La carte s’éclaircit et “jaunit”, car de nombreuses zones bleues deviennent jaunes clair : il n’y a presque plus de différences entre régions françaises si la structure de la population est prise en compte. Quelques mois d’écart tout au plus.
Reste le cas de la Corse. Il y a visiblement, là, un goût pour l’écart d’âge qui ne s’explique pas par les variables utilisées ici.
3 commentaires
Un commentaire par Maxime (28/11/2017 à 12:41)
Pour le cas de la Corse, avec 37h/km2, 300’000h en tout et l’insularité, y aurait-il peut-être simplement moins de choix?
Un commentaire par Régis (30/11/2017 à 22:34)

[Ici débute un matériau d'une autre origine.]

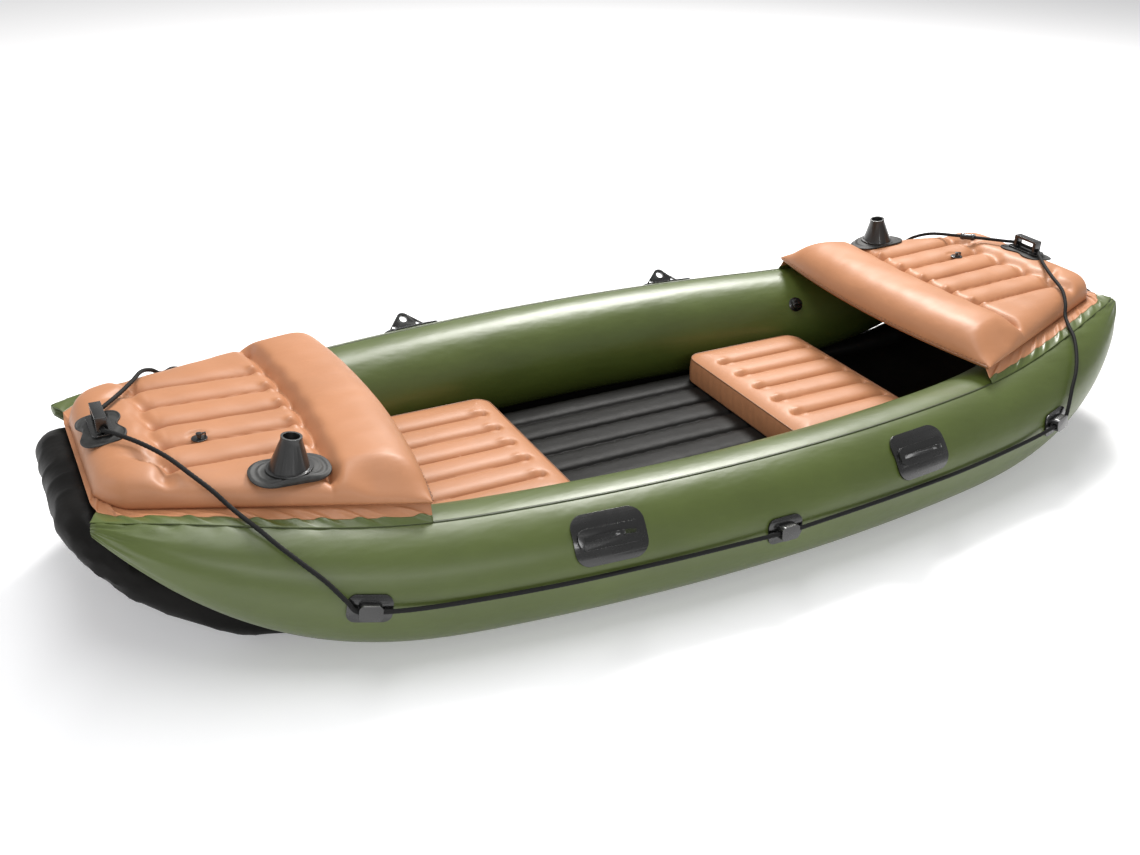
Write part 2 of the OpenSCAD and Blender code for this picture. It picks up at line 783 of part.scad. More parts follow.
guide(guide_x, -1);  // guide_bow_starboard
guide(0, -1);  // guide_mid_starboard
guide(-guide_x, -1);  // guide_stern_starboard
grab_line(1);  // grab_line_port
grab_line(-1);  // grab_line_starboard
line_stopper();
valve_body(1);  // valve_body_port
valve_ring(1);  // valve_ring_port
valve_cap(1);  // valve_cap_port
valve_body(-1);  // valve_body_starboard
valve_ring(-1);  // valve_ring_starboard
valve_cap(-1);  // valve_cap_starboard
on_deck_valve(1) stem_valve();  // deck_valve_bow
on_deck_valve(1) stem_plug();  // deck_plug_bow
on_deck_valve(-1) stem_valve();  // deck_valve_stern
on_deck_valve(-1) stem_plug();  // deck_plug_stern
on_seat_valve(1) stem_valve();  // seat_valve_bow
on_seat_valve(1) stem_plug();  // seat_plug_bow
on_seat_valve(-1) stem_valve();  // seat_valve_stern
on_seat_valve(-1) stem_plug();  // seat_plug_stern
on_floor_valve() stem_valve();  // floor_valve
on_floor_valve() stem_plug();  // floor_plug
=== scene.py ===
"""Looks of a double-ended inflatable rowing raft: coated-fabric tubes, padded decks and seats,
moulded fittings and a braided grab line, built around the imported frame."""
import json
import math

import bmesh
import bpy
import numpy as np
from mathutils import Matrix, Vector


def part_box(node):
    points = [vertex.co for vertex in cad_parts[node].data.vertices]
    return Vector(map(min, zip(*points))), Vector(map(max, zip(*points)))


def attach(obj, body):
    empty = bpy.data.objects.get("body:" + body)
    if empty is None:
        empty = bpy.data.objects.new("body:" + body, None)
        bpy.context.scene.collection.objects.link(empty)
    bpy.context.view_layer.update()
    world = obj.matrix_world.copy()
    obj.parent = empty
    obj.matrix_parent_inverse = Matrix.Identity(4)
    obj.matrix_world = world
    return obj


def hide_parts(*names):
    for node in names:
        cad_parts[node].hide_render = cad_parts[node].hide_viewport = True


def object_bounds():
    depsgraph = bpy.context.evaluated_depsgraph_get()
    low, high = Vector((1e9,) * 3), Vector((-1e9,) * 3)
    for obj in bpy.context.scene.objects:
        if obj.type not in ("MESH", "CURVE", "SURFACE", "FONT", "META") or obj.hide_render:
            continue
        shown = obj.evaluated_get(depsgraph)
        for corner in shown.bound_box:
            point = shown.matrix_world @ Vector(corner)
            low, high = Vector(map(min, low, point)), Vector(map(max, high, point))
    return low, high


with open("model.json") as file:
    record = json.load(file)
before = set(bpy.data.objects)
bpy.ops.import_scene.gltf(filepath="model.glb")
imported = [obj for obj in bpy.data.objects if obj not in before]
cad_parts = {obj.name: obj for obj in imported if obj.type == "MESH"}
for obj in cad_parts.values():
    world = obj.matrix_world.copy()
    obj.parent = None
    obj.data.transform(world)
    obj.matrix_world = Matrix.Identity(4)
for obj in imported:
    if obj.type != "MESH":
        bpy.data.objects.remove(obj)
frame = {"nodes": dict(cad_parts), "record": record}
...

La zone rouge se superpose à peu près à la diagonale du vide en analyse uni comme multivariée.
Avez-vous essayé de prendre en compte le taux d’emploi des femmes comme covariable?
Un commentaire par Marie (12/12/2017 à 19:45)
Il y a me semble-t-il un lien entre campagne pauvre (et la Corse en fait partie) et écart d’âge. Outre le fait que ces campagnes sont peuplées de vieux couples en plus grand nombre (avec donc un écart plus grand), ce sont aussi des zones marquées par le phénomène de déséquilibre femmes/hommes liées à l’exode rural des filles pour cause d’études, tandis qu’un nombre plus élevés de garçons vont rester sur place car ils occupent des emplois moins qualifiés dans l’agriculture, l’industrie et l’artisanat.
Ainsi nait le fameux célibat des agriculteurs, dont vous savez sans doute mieux que moi qu’il incarne une réalité plus complexe. Sans doute qu’un phénomène similaire existe dans les banlieues populaires, que les filles quittent plus facilement car elles réussissent mieux à l’école.
Or une population à fort déséquilibre démographique H/F est une population qui connaît, systématiquement, un écart important dans l’âge des couples, le sexe “abondant” se mariant tardivement avec un membre jeune du sexe “rare”. C’est encore vrai aujourd’hui, assez étonnamment.